ACIMIZ TARİFSİZ…
On binlerce insanımız, korkuyla yardım beklerken, aynı yürek çarpıntısı içinde elimizi uzatiyoruz Umut olabilelim diye…
Çaresizliği televizyonda izleyince kuş olup uçmak istiyoruz yanlarına, o ağır kolonları kaldırıp, ölüme direnen vatandaşlarımızın elinden tutmayı çok istiyoruz…
Ancak gerçeklerle yüzleşince, gözyaşlarımız içine içine akıyor.
İşte o zaman ‘’gerçekle yüzleşince” yüreğimize oturuyor.
****
Acı ama gerçek… Her deprem bir kez daha, toplum olarak ne kadar günübirlik, ne kadar işbirlikçi, ne kadar ucuz yaşadığımızı ortaya koyuyor.
Her yıkım, suratımıza yediğimiz sert bir tokat gibi… Şiddeti acıtıyor, yüreklerimizi titretiyor.
Merkez üssü Kahramanmaraş olan onca insanımızın can verdiği depremde, can kaybı sayısının daha yüksek olduğu korkunç bir gerçek…
****
Bunları daha önce de yaşadık…
Bu yüzden her deprem sanki yeni bir dersin sayfalarını açıyor.
Yüreklerimizi yaralayan her ölüm, aslında ne kadar hesapsız, ne kadar bencil, ne kadar kaderci bir toplum yapısına sahip olduğumuzu da gözler önüne seriyor.
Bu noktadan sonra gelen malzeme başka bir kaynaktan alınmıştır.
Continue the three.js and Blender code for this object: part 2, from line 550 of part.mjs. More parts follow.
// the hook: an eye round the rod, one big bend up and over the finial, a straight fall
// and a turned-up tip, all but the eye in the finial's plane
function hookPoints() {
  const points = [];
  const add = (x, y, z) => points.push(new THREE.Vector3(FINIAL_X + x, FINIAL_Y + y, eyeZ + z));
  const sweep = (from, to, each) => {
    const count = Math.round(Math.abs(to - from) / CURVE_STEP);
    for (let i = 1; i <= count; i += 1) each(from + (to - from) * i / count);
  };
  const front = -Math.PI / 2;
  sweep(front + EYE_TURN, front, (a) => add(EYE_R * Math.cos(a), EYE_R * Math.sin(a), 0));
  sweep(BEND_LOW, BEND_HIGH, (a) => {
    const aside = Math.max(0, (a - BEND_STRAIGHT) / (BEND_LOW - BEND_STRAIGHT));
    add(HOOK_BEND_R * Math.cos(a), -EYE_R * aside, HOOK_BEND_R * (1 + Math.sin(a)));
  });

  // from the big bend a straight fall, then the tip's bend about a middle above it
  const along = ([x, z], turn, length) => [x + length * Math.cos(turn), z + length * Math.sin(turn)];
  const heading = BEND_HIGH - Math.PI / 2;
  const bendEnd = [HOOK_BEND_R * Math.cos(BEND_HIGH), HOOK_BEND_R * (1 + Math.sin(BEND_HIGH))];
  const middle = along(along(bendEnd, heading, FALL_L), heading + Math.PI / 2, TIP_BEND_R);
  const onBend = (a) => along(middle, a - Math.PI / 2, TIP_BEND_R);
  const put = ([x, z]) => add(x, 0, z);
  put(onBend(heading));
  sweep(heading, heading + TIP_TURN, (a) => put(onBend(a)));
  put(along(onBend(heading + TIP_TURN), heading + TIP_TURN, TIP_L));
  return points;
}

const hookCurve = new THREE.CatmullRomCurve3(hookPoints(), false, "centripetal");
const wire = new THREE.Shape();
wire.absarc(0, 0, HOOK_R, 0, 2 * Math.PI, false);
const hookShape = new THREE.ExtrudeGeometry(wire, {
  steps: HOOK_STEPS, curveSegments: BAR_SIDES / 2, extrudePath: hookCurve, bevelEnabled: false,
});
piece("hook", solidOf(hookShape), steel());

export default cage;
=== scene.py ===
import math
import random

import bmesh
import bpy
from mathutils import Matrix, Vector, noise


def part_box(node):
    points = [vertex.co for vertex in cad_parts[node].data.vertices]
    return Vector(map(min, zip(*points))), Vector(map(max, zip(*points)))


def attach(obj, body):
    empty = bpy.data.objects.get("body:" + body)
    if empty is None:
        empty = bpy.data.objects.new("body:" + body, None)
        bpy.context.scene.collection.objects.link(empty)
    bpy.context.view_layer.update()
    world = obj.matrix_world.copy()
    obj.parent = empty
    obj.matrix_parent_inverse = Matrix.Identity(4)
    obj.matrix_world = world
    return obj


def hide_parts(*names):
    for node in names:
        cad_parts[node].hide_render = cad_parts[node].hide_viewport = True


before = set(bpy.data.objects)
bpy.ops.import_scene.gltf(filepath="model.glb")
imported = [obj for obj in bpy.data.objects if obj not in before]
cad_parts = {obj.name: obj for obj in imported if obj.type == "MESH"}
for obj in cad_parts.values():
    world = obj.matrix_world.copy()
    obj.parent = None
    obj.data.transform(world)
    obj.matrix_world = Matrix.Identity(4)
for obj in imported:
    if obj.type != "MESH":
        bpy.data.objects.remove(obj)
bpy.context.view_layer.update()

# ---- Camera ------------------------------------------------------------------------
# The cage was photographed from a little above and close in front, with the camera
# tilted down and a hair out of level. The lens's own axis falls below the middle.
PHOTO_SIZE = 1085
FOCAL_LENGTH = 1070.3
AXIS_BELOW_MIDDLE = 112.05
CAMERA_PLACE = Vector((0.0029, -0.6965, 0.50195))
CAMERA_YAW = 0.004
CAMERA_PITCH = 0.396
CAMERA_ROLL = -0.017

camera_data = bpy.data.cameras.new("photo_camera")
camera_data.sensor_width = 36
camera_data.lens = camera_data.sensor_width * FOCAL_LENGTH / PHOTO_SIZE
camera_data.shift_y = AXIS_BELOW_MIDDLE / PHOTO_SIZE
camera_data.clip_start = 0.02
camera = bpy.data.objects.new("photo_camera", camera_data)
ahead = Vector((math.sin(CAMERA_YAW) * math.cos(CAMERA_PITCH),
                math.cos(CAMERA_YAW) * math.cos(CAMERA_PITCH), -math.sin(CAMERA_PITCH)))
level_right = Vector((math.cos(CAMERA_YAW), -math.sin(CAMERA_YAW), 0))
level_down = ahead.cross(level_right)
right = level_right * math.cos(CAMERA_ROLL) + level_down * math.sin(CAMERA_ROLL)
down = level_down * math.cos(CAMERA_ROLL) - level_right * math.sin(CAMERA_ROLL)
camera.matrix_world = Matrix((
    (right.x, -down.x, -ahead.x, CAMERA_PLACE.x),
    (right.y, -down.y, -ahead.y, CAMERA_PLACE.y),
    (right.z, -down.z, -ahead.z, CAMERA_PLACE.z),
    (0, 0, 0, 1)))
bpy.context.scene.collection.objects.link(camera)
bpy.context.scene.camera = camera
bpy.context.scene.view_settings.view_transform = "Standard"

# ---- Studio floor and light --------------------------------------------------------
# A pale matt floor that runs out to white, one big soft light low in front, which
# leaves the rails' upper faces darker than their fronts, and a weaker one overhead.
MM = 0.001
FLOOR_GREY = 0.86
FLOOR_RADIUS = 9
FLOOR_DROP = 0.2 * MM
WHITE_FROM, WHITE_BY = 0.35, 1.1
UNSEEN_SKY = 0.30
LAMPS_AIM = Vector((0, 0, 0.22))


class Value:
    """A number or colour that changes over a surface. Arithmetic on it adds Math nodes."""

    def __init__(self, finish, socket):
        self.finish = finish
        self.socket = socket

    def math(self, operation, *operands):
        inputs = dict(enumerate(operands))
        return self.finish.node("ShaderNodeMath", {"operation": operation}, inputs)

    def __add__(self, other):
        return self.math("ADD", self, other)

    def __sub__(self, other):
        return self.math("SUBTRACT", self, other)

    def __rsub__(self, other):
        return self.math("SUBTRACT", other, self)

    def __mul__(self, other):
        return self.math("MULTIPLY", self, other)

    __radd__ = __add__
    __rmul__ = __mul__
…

Oysa akıl var, nizan var. Deprem riskiyle yaşayan onca ülke ve aldıkları önlemler varken, insanlarına sundukları konfor varken, bu kader planı neden Türkiye’ye yazılıyor diye soruyor insan…
****
Sorarım size ihmalin neresi kader?
Türkiye’nin deprem haritasında kalın kalın çizildiği halde, değil 10 katlı bina yada iki katlı evlerin imarının bile tehlikeli olduğu bölgelere çok katlı imar izni vermek mi kader?
Deprem uzmanlarının onca uyarılarına karşı, bunu dikkate almamak, gerekli hazırlıkları yapmamak, deprem olduğunda müdahalede geç kalmak mı kader?
Birilerinin zengin olmak uğruna Türkiye’yi beton bloklara boğması mı kader?
Bilinsin ki yapılan ihmali, yaşanan gerçekleri ‘KADER’ diye geçiştirmek, insanların aklıyla oynamaktır…
Ortaya çıkan bir gerçek var, her afet insanlığımızı sınadığı halde, biz yine ders almıyoruz.
Toplumsal öğretmenimiz Şeyh Edebali’nin felsefesi “İnsanı yaşat ki, devlet yaşasın” dersinden sınıfta kalıyoruz.